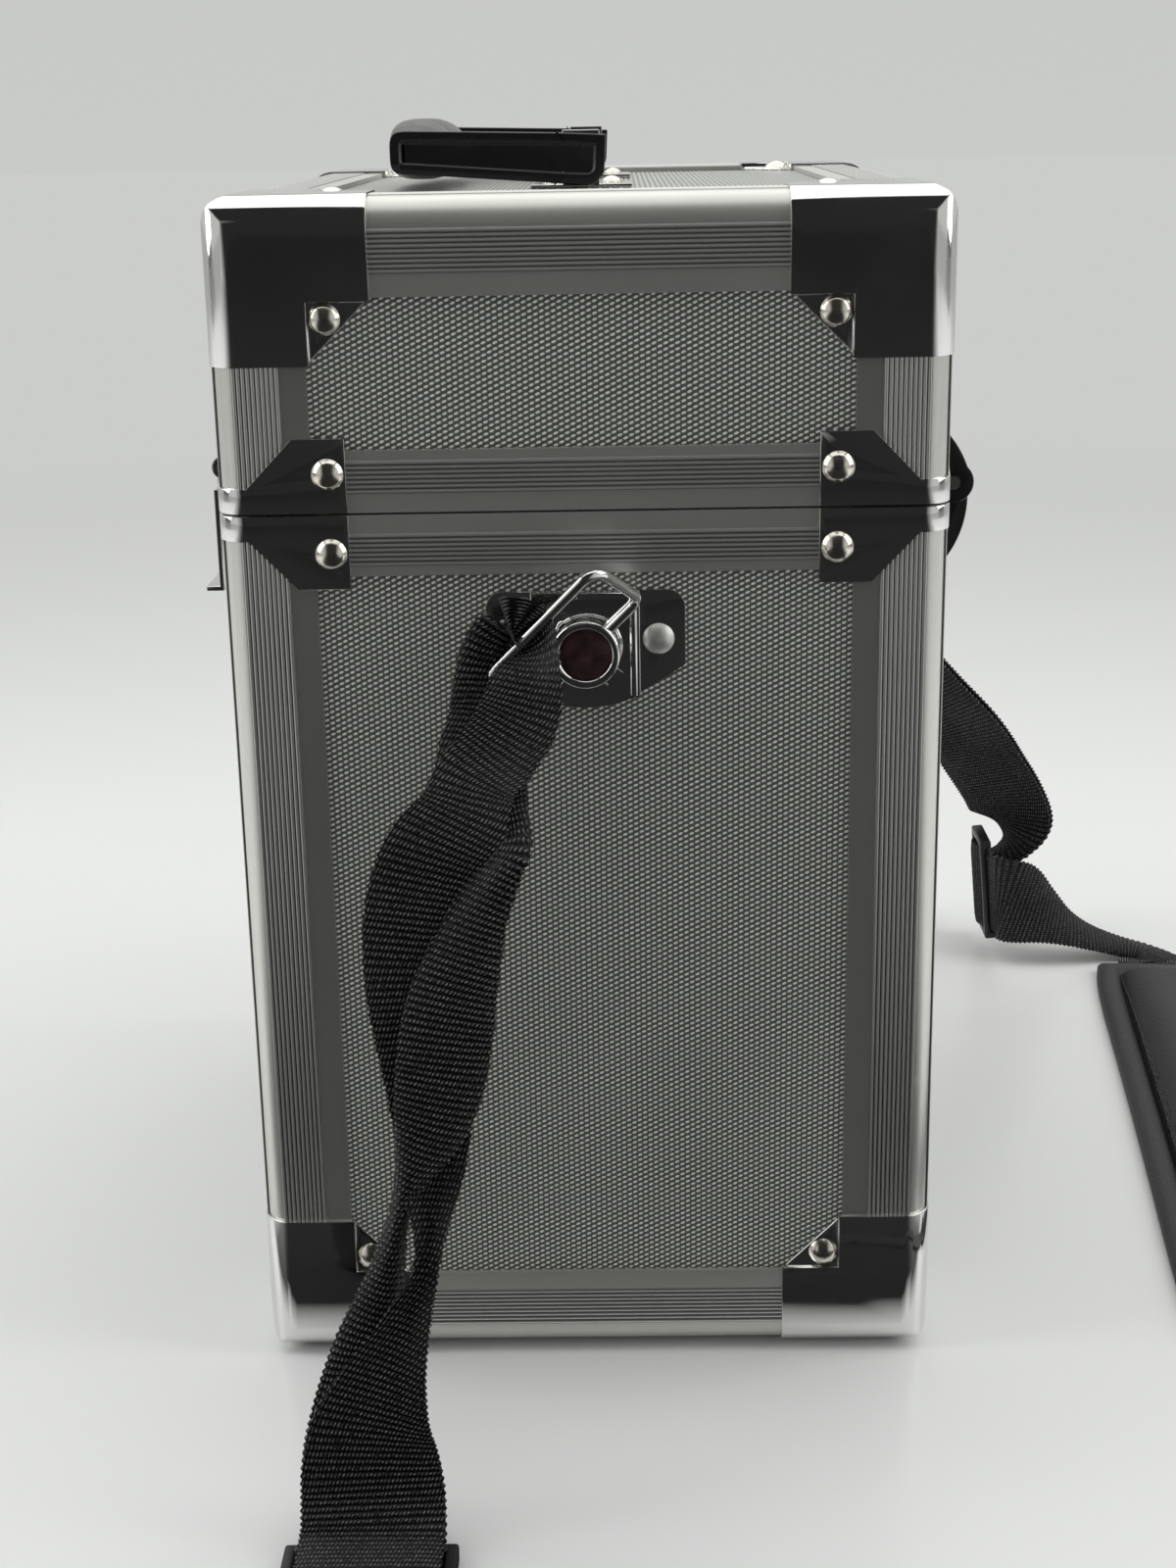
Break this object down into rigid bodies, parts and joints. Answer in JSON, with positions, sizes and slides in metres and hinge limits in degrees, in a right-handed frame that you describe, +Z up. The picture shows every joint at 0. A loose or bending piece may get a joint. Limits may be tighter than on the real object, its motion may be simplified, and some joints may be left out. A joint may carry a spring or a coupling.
{
  "type": "camcorder case",
  "caption": "Upright aluminium hard case with a hinged lid, chrome corners, twin latches, a fold-down handle, padded dividers and a webbing shoulder strap with pad.",
  "frame": {"origin": "under the middle of the closed case, at the level of the surface that it stands on", "axes": "+X towards the end face that the picture shows, +Y towards the hinges, -Y towards the latches, +Z up"},
  "size_m": [0.5678, 0.3839, 0.3657],
  "materials": {
    "rail_aluminium": "satin, anodised, ribbed",
    "embossed_sheet": "embossed in staggered raised dots",
    "plywood": "raw plywood, hidden inside the walls",
    "chrome": "bright chrome plate",
    "nickel_rivet": "polished nickel plate",
    "pin_steel": "turned steel",
    "black_plastic": "moulded, faintly glossy",
    "slider_plastic": "moulded, satin",
    "foam_lining": "fabric-faced foam",
    "webbing": "woven polypropylene webbing",
    "pad_leather": "grained leather cloth with sewn edges"
  },
  "bodies": {
    "case": {"body_posts": "rail_aluminium", "body_bottom_rails": "rail_aluminium", "body_mouth_rails": "rail_aluminium", "body_front_panel": "plywood", "body_back_panel": "plywood", "body_end_panels": "plywood", "body_floor_panel": "plywood", "body_skins": "embossed_sheet", "body_corners": "chrome", "body_mouth_brackets": "chrome", "body_corner_rivets": "nickel_rivet", "body_bracket_rivets": "nickel_rivet", "body_lining": "foam_lining", "cross_divider": "foam_lining", "side_divider": "foam_lining", "latch_catch_plates": "chrome", "latch_rivets": "nickel_rivet", "hinge_body_leaves": "black_plastic", "hinge_pins": "pin_steel", "hinge_body_rivets": "nickel_rivet", "lug_plates": "chrome", "lug_rivets": "nickel_rivet", "near_strap_loop": "webbing", "near_slider": "slider_plastic", "floor_webbing": "webbing", "shoulder_pad": "pad_leather", "far_webbing": "webbing", "far_slider": "slider_plastic", "far_strap_loop": "webbing"},
    "lid": {"lid_posts": "rail_aluminium", "lid_top_rails": "rail_aluminium", "lid_mouth_rails": "rail_aluminium", "lid_top_panel": "plywood", "lid_side_panels": "plywood", "lid_skins": "embossed_sheet", "lid_corners": "chrome", "lid_mouth_brackets": "chrome", "lid_corner_rivets": "nickel_rivet", "lid_bracket_rivets": "nickel_rivet", "lid_lining": "foam_lining", "handle_brackets": "chrome", "handle_pins": "pin_steel", "handle_rivets": "nickel_rivet", "latch_lid_plates": "chrome", "latch_pins": "pin_steel", "hinge_lid_leaves": "black_plastic", "hinge_lid_rivets": "nickel_rivet"},
    "handle": {"handle": "black_plastic"},
    "near_hasp": {"near_hasp": "chrome"},
    "far_hasp": {"far_hasp": "chrome"},
    "near_button": {"near_button": "chrome"},
    "far_button": {"far_button": "chrome"},
    "near_ring": {"near_ring": "chrome"},
    "far_ring": {"far_ring": "chrome"}
  },
  "joints": [
    {"name": "lid_hinge", "type": "hinge", "parent": "case", "child": "lid", "pos_m": [0, 0.1063, 0.2609], "axis": [-1, 0, 0], "range_deg": [0, 100]},
    {"name": "handle_fold", "type": "hinge", "parent": "lid", "child": "handle", "pos_m": [0, 0, 0.3522], "axis": [-1, 0, 0], "range_deg": [0, 100]},
    {"name": "near_hasp_flip", "type": "hinge", "parent": "lid", "child": "near_hasp", "pos_m": [0.082, -0.105, 0.2684], "axis": [-1, 0, 0], "range_deg": [0, 150]},
    {"name": "far_hasp_flip", "type": "hinge", "parent": "lid", "child": "far_hasp", "pos_m": [-0.082, -0.105, 0.2684], "axis": [-1, 0, 0], "range_deg": [0, 150]},
    {"name": "near_lug_swivel", "type": "hinge", "parent": "case", "child": "near_button", "pos_m": [0.1407, 0, 0.2222], "axis": [1, 0, 0], "range_deg": [-90, 90], "deforming": ["near_strap_loop"]},
    {"name": "far_lug_swivel", "type": "hinge", "parent": "case", "child": "far_button", "pos_m": [-0.1407, 0, 0.2222], "axis": [-1, 0, 0], "range_deg": [-90, 90], "deforming": ["far_strap_loop"]},
    {"name": "near_ring_tilt", "type": "hinge", "parent": "near_button", "child": "near_ring", "pos_m": [0.1407, 0, 0.2222], "axis": [0, 0.7071, 0.7071], "range_deg": [-47, 133]},
    {"name": "far_ring_tilt", "type": "hinge", "parent": "far_button", "child": "far_ring", "pos_m": [-0.1407, 0, 0.2222], "axis": [0, 0.4067, 0.9135], "range_deg": [-47, 133]}
  ]
}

Description of the task – Go over the data above and copy every line that has the word "picture" in it.

In response –
Break this object down into rigid bodies, parts and joints. Answer in JSON, with positions, sizes and slides in metres and hinge limits in degrees, in a right-handed frame that you describe, +Z up. The picture shows every joint at 0. A loose or bending piece may get a joint. Limits may be tighter than on the real object, its motion may be simplified, and some joints may be left out. A joint may carry a spring or a coupling.
  "frame": {"origin": "under the middle of the closed case, at the level of the surface that it stands on", "axes": "+X towards the end face that the picture shows, +Y towards the hinges, -Y towards the latches, +Z up"},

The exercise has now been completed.